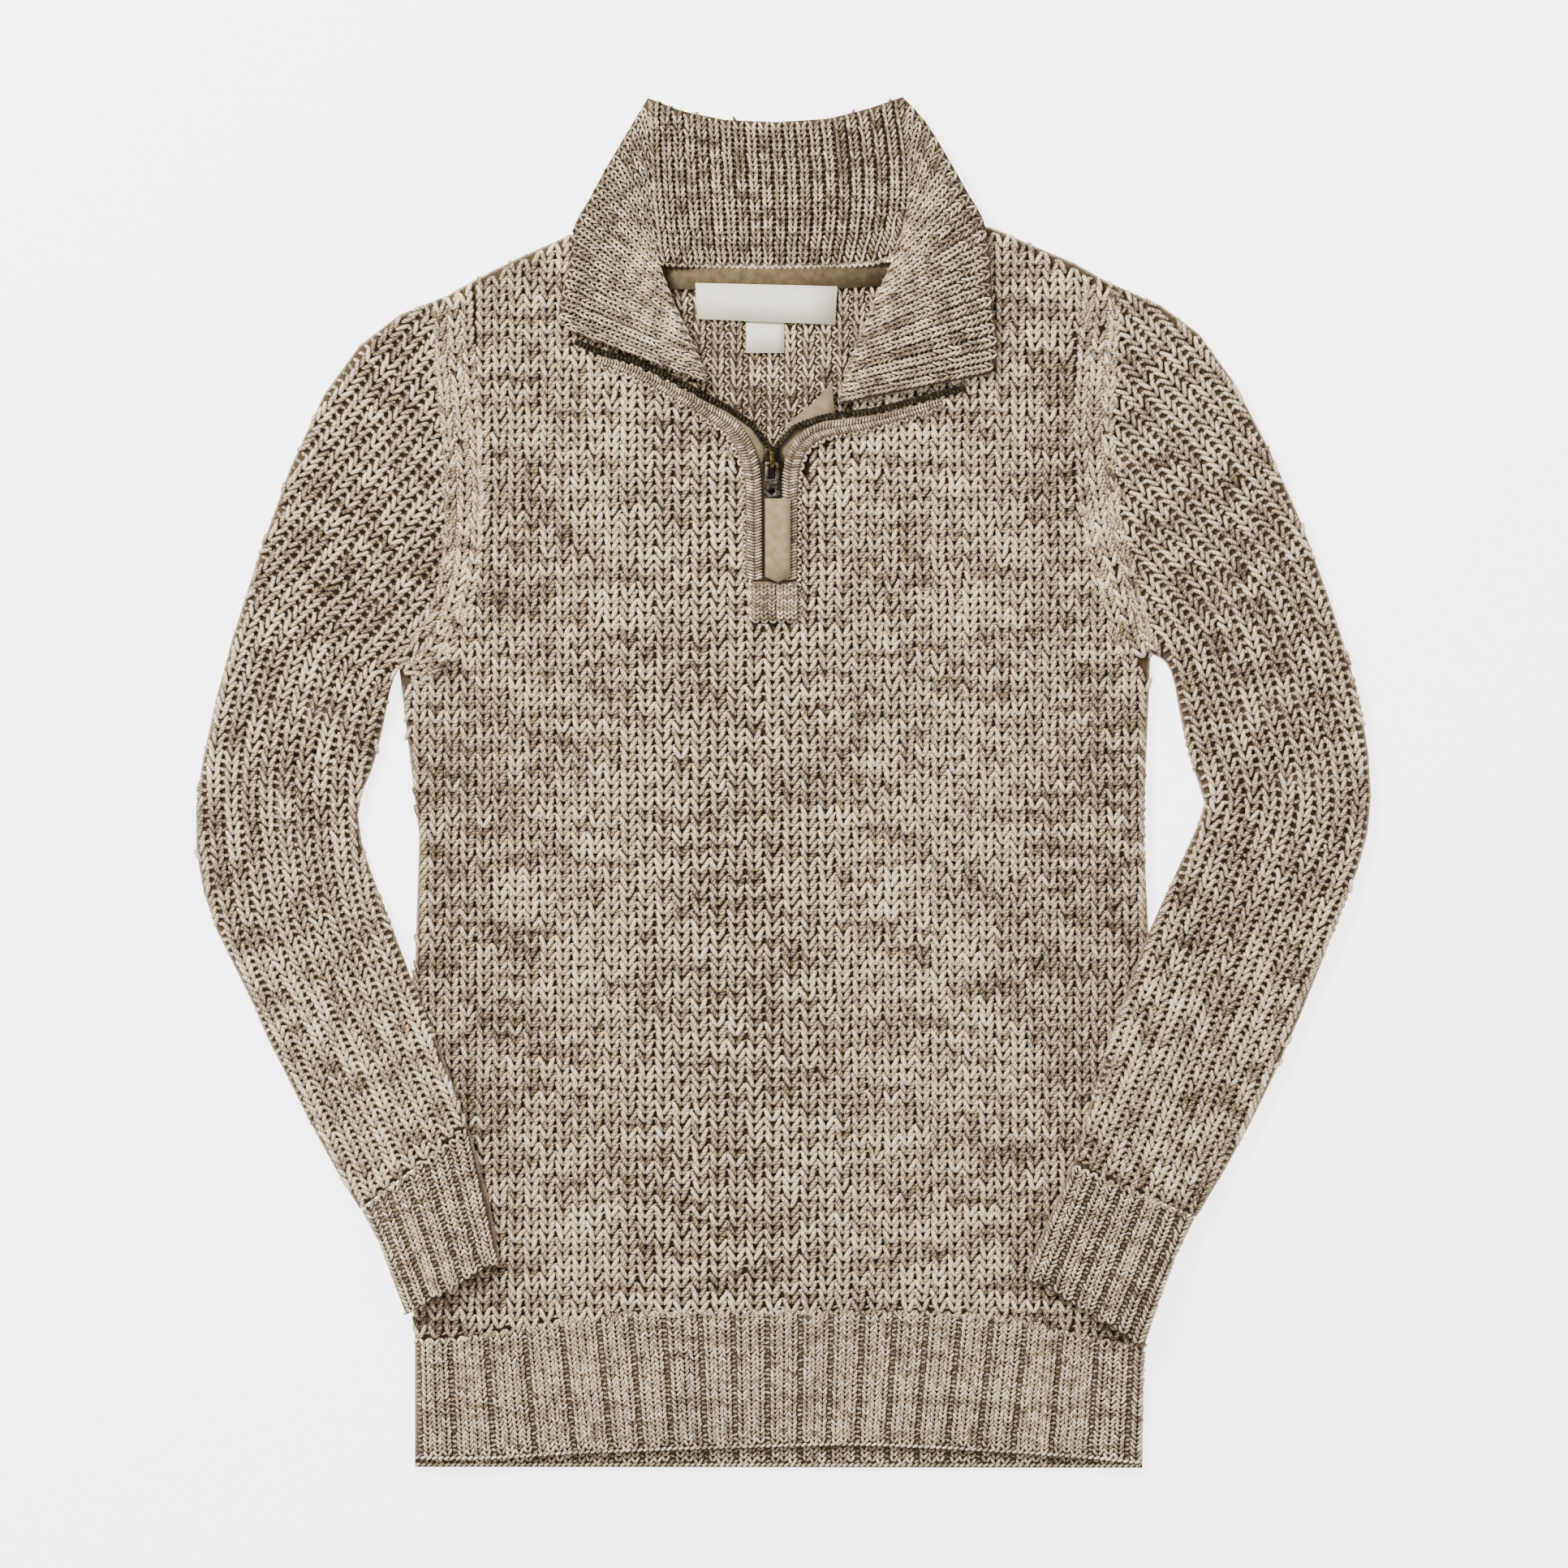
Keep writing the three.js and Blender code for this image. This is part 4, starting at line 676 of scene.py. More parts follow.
@dataclass(frozen=True)
class Chevron:
    """The shape of one leg of a V stitch: shares of its width and height, and heights over the cloth."""

    across: tuple[float, ...] = (0.02, 0.08, 0.24, 0.39, 0.45)
    along: tuple[float, ...] = (-0.28, -0.04, 0.55, 1.2, 1.45)
    lift: tuple[float, ...] = (-0.9, 0.1, 0.85, 0.25, -1.1)
    girth: tuple[float, ...] = (0.85, 1.0, 0.85)

    def lay(self, yarns: Yarns, relief: Relief, at: np.ndarray, along: np.ndarray, width: object,
            height: object, thick: float, tone: np.ndarray, margin: float = 0.0, raised: float = 0.0) -> None:
        """Lays V stitches on the cloth, leaving out what would lie beyond its outline.

        Args:
            yarns: Where they are collected.
            relief: The cloth.
            at: The lower middle of each stitch.
            along: The direction in which each opens.
            width: The width of the column, or one for each stitch.
            height: The height of a row, or one for each stitch.
            thick: The thickness of the yarn.
            tone: How light each stitch is.
            margin: How far in from the outline they stay.
            raised: How far they are lifted besides.
        """
        if not len(at):
            return
        turn = 0.09 * steady(len(at), len(at))[:, None]
        along = unit(along + right_of(along) * turn)
        aside = right_of(along)
        width, height = (np.broadcast_to(size, (len(at),))[:, None] for size in (width, height))
        at = (at + aside * width * 0.045 * steady(len(at), 23)[:, None]
              + along * height * 0.08 * steady(len(at), 29)[:, None])
        width = width * (1 + 0.07 * steady(len(at), 31)[:, None])
        for hand in (-1, 1):
            wobble = 1 + 0.1 * steady(len(at) * 5, 11 + hand).reshape(-1, 5)
            flat = (at[:, None] + aside[:, None] * (hand * width * self.across * wobble)[..., None]
                    + along[:, None] * (height * self.along)[..., None])
            level = relief.height(flat) + (np.array(self.lift) * MM + raised) * (1 + 0.12 * wobble)
            keep = relief.inside(flat[:, 1], margin) & relief.inside(flat[:, 2], margin)
            keep &= relief.inside(flat[:, 3], margin) & relief.inside(flat[:, 4], margin - 0.9 * MM)
            lines = np.concatenate([flat, level[..., None]], -1)[keep]
            shade = (tone + 0.35 * steady(len(at), 17 + hand))[keep]
            yarns.add(lines, thick / 2 * np.array(self.girth), shade)


@dataclass(frozen=True)
class Bar:
    """A short bar of yarn that lies across a hollow, as the back of a stitch does."""

    lift: tuple[float, ...] = (-1.2, -0.7, -0.35, -0.7, -1.2)
    girth: tuple[float, ...] = (0.85, 1.0, 0.85)

    def lay(self, yarns: Yarns, relief: Relief, at: np.ndarray, across: np.ndarray, length: object,
            thick: float, tone: np.ndarray, raised: float = 0.0, margin: float = 0.0) -> None:
        """Lays bars on the cloth.

        Args:
            yarns: Where they are collected.
            relief: The cloth.
            at: The middle of each bar.
            across: The direction in which each lies.
            length: Their length, or one for each.
            thick: The thickness of the yarn.
            tone: How light each is.
            raised: How far they are lifted besides.
            margin: How far in from the outline they stay.
        """
        length = np.broadcast_to(length, (len(at),))
        keep = relief.inside(at, margin)
        for end in (-0.5, 0.5):
            keep = keep & relief.inside(at + across * (end * length)[:, None], margin - 1.0 * MM)
        length = length[keep]
        at, across, tone = at[keep], across[keep], tone[keep]
        if not len(at):
            return
        share = np.array((-0.5, -0.36, 0.0, 0.36, 0.5))
        flat = at[:, None] + across[:, None] * (length[:, None] * share)[..., None]
        level = relief.height(flat) + np.array(self.lift) * MM + raised
        yarns.add(np.concatenate([flat, level[..., None]], -1), thick / 2 * np.array(self.girth), tone)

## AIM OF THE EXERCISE
Please print exactly what appears from the first line of the data through the line with "beyond its outline.", including both of those lines and nothing past them.

## EXERCISE RESPONSE
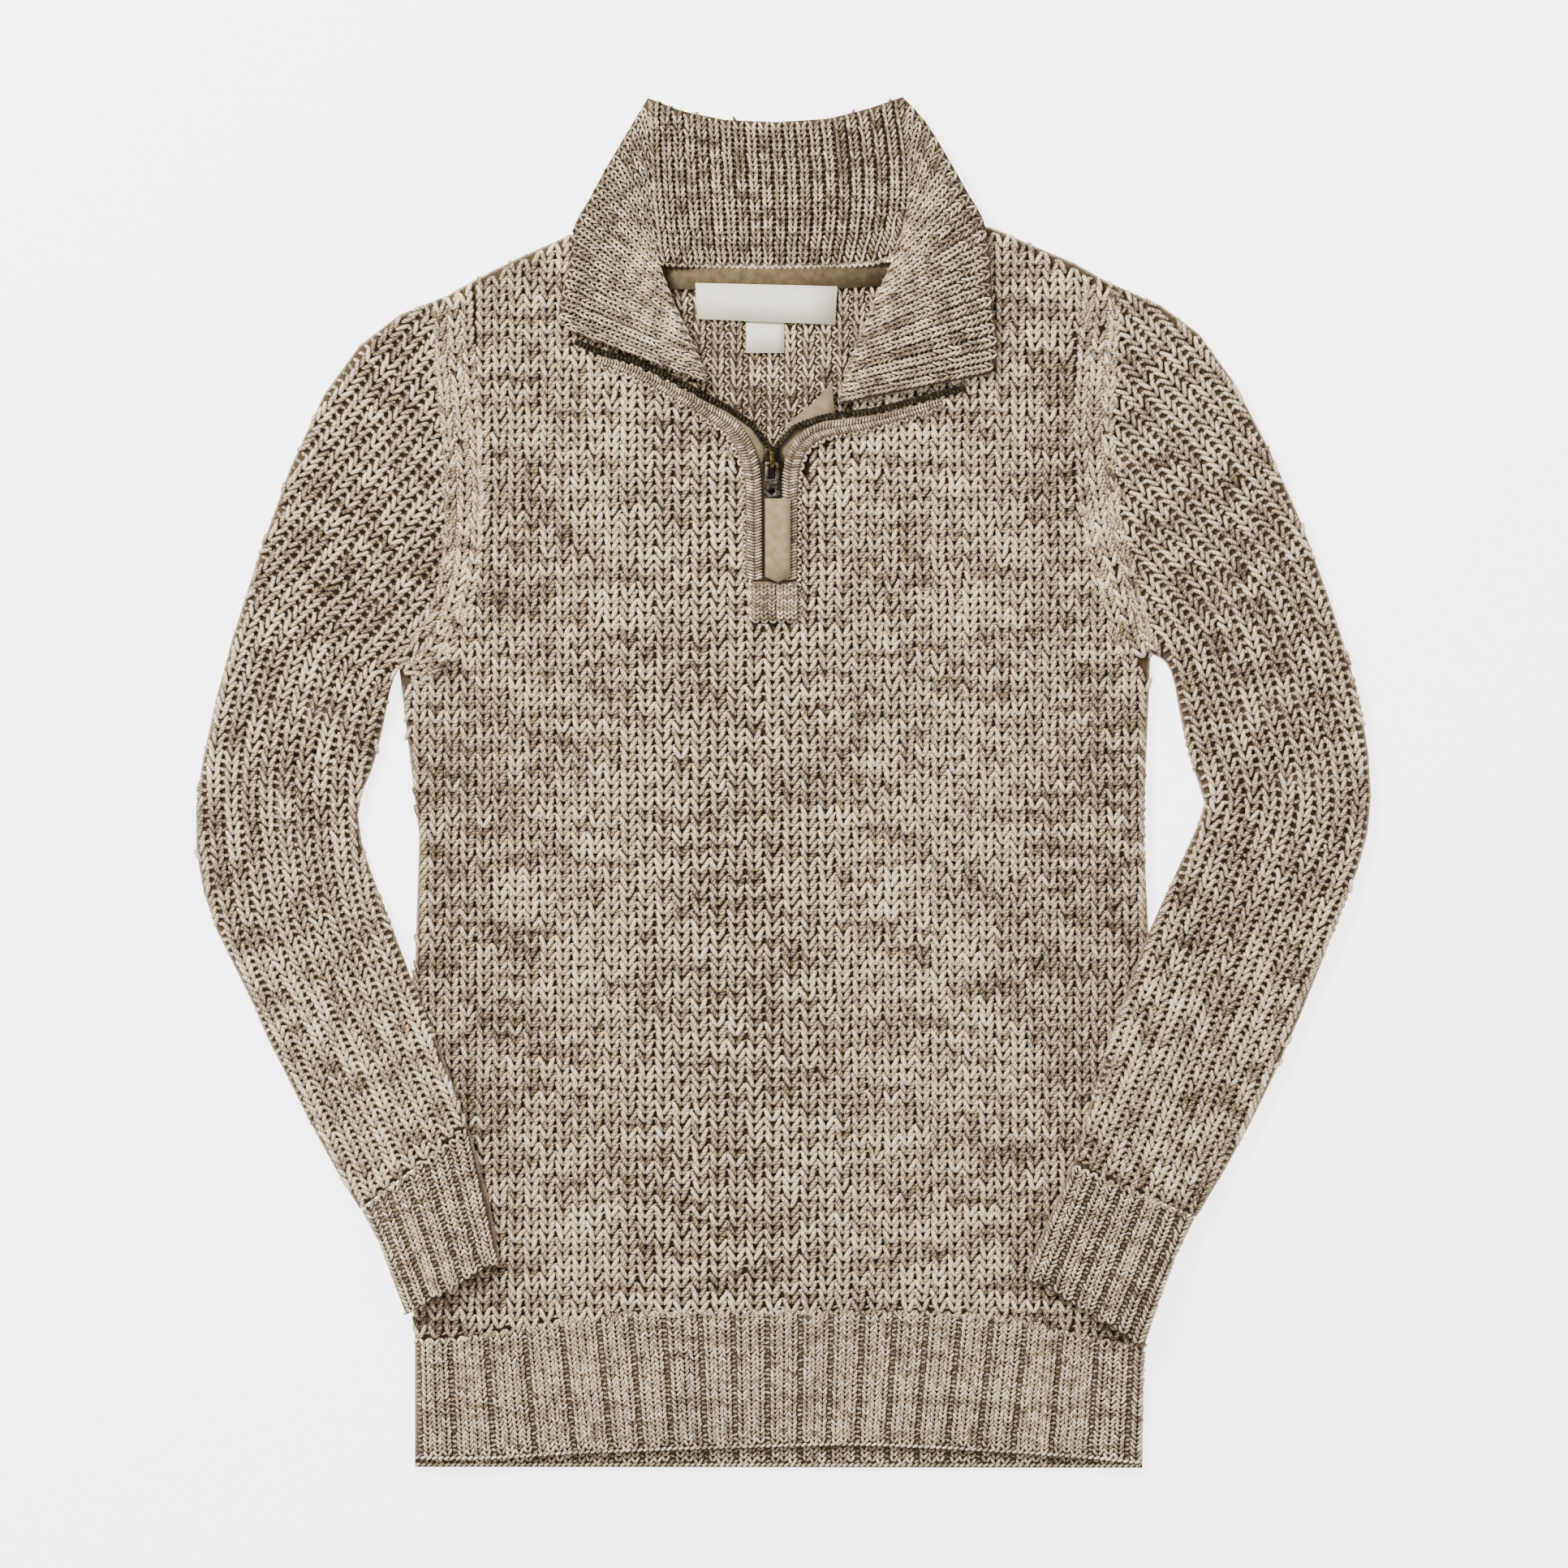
Keep writing the three.js and Blender code for this image. This is part 4, starting at line 676 of scene.py. More parts follow.
@dataclass(frozen=True)
class Chevron:
    """The shape of one leg of a V stitch: shares of its width and height, and heights over the cloth."""

    across: tuple[float, ...] = (0.02, 0.08, 0.24, 0.39, 0.45)
    along: tuple[float, ...] = (-0.28, -0.04, 0.55, 1.2, 1.45)
    lift: tuple[float, ...] = (-0.9, 0.1, 0.85, 0.25, -1.1)
    girth: tuple[float, ...] = (0.85, 1.0, 0.85)

    def lay(self, yarns: Yarns, relief: Relief, at: np.ndarray, along: np.ndarray, width: object,
            height: object, thick: float, tone: np.ndarray, margin: float = 0.0, raised: float = 0.0) -> None:
        """Lays V stitches on the cloth, leaving out what would lie beyond its outline.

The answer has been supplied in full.